Performance in The Forbidden City
Upon graduation from NEC, she continued studies at the Conservatoire National Supérieur de Musique de Paris, where her teachers included Philippe Muller. After she graduated from the NSMP with the highest distinction, très bien à l’unanimité and moved to study at the Hochschule für Musik Franz Liszt, Weimar, where she earned her Konzertexamen degree mit auszeichnung or summa cum laude. By the time she was twenty, Miss Lim made her North American recital debut at The Kennedy Center in Washington, DC.

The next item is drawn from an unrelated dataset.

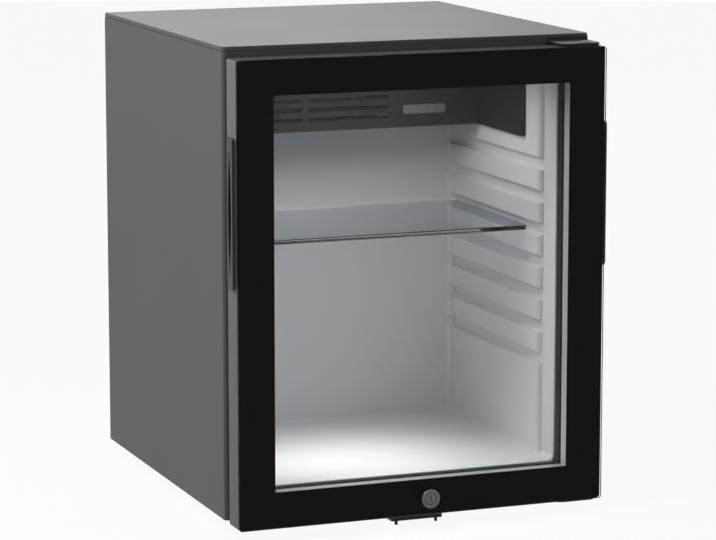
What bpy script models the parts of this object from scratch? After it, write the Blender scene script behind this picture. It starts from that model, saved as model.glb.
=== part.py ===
"""Small glass-door minibar fridge with a silent absorption cooling unit.

Run with: blender --background --python part.py
Units are metres, +Z is up and the door faces -Y. The origin is on the floor, at the
middle of the overall width and depth. Pieces are modelled from the case datum, an empty
at the case's front face (y = 0), its middle (x = 0) and its underside (z = 0).
"""
import math

import bmesh
import bpy
from mathutils import Vector

# Fit between neighbouring pieces
GAP = 0.0003
CUT = 0.002

# Case of folded steel sheet
CASE_WIDTH = 0.400
CASE_DEPTH = 0.404
CASE_HEIGHT = 0.4825
SHEET = 0.0010
CASE_CORNER = 0.004
FOLD_CORNER = 0.002
SIDE_RETURN = 0.010
REAR_RETURN = 0.012
CAP_LIP = 0.0042
CAP_SEAM = 0.0006
CAP_ROUND = 0.0006
BASE_LIP = 0.010

# Feet
FOOT_HEIGHT = 0.0165
FOOT_RADIUS = 0.0148
FOOT_TOP_RADIUS = 0.0125
FOOT_SPIGOT_RADIUS = 0.0040
FOOT_SPIGOT_LENGTH = 0.0040
FOOT_SIDE_INSET = 0.052
FOOT_FRONT_INSET = 0.062
FOOT_REAR_INSET = 0.050

# Insulated compartment
SIDE_WALL = 0.035
FLOOR_WALL = 0.0325
CEILING_WALL = 0.0355
INTERIOR_DEPTH = 0.270
REAR_WALL = 0.040
LINER_WALL = 0.0020
LINER_CORNER = 0.006
LINER_REAR_CORNER = 0.004
LINER_FLANGE = 0.017
FRAME_REVEAL = 0.0015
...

Two years later she won first prize at the Washington International Competition for Strings . She was a Silver Medalist of the 2009 Houston Symphony Ima Hogg Young Artist Competition. Later she won the Grand Prix at the Normandy International Forum (France), and won third prize at the Witold Lutosławski International Cello Competition in Warsaw. In 2015, Lim became principal solo cellist of the Rotterdam Philharmonic Orchestra, appointed by none other than the orchestra’s Director, Yannick Nézet-Séguin. In September 2018, Miss Lim became the Professor of Cello at the Beijing Central Conservatory, the first Korean cellist named to the Beijing faculty.

With Yannick Nézet-Séguin
Here’s where it gets a little ironic – and very funny – for the child who “didn’t really want to play the cello.” It was, as Miss Lim tells it, the piano that had once stolen her heart. She would not be “gently persuaded” to “take up the cello”. But when her mother said she was going to give away the expensive instrument, Miss Lim finally relented. “I changed my mind really fast then. ‘No, no!’ I said to my mum. ‘I want to learn the cello,’ I told her.” It was a fortuitous decision for it led to the unlocking of her hidden genius.
Today Miss Lim plays with a force that mere mortals can only dimly perceive. Like Du Pré, Maisky, Ma and others, she belongs to a breed of cellists who have a natural rapport with their instrument. When she plays the cello, it is no longer a cello: it is a harp, a piano, a horn, or the whole crashing orchestra together. It is music in spirit and in flesh. When she presses her fingers down on the fingerboard and wields the bow affecting delicate, glancing blows upon the strings below glissando, col legno, breathes in and out in double-stops, or – as directed by the music – sul tasto, the black dots fly off the written page and into a rarefied realm where the music resides and evokes the blithe spirits of the composers who wrote them. She is in her natural element.
The international career that has blossomed for Hee-Young Lim has also brought her international renown, but it is one that she handles with circumspection. While I am talking to her from across continents and she is aware that it will result in this feature, I get the impression that she would rather be playing her instrument… or teaching, as I find out in short order. She did, after all, send me a quick note telling me that she had an online class at a time shortly after the one I suggested we speak. “I have to prepare for my students,” she wrote. The task of teaching is one she takes seriously and enjoys enormously – almost as much as she does playing her instrument.